In this case, plaintiff seeks an injunction, not monetary damages, against the airport. Specifically, plaintiff seeks to enjoin the airport's use of its runways. An injunction, unlike a claim for damages, quite clearly affects the actual flight of the aircraft directly by forbidding it. By the very nature of the remedy, plaintiff's complaint seeks to regulate air traffic to and from the airport. Thus, as pleaded, plaintiff's complaint is preempted by the FAA and, therefore, does not state a claim upon which relief can be granted. See infra Sect. II.A.
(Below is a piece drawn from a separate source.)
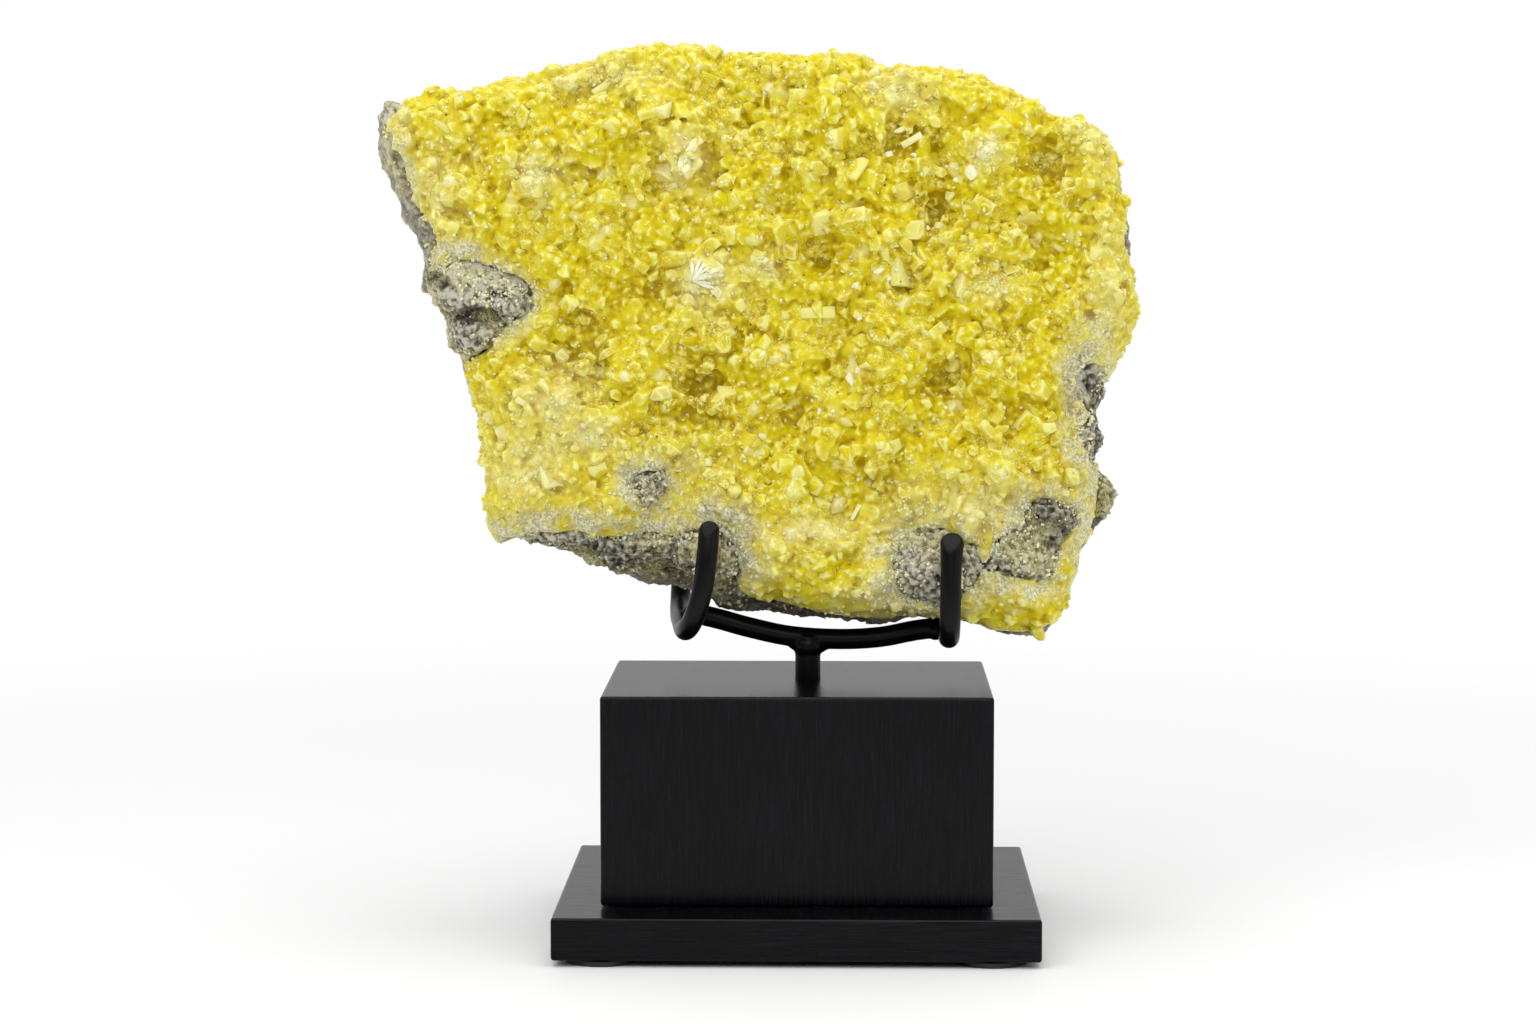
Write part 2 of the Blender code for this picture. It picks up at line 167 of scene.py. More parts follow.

It appears, however, that plaintiff may be entitled to monetary damages for the loss of his property. See Bieneman v. City of Chicago, 864 F.2d 463, 472 (7th Cir. 1988) (holding that a plaintiff was entitled to bring a state law claim for damages against an airport); see also Bryski, 101 Ill.Dec. 795, 499 N.E.2d at 167-68 (holding that, while plaintiff could not bring a trespass claim against an airport, plaintiff could bring a claim for damages under the theory of inverse condemnation). In fact, many courts have awarded monetary damages for inverse condemnation and takings claims to parties in similar situations to the plaintiff. Unfortunately, plaintiff's complaint does not seek monetary damages, nor does it properly allege a claim under which monetary damages could be awarded. Plaintiff's sole prayer for relief is an injunction and that is preempted by the FAA. Thus, plaintiff has failed to state a claim upon which relief can be granted. Accordingly, the court grants the defendants' motion to dismiss.

III. CONCLUSION

For the foregoing reasons, the court denies plaintiff Charles Vorhees' motion to remand and grants defendants Naper Aero Club and certain individual defendants' motion to dismiss.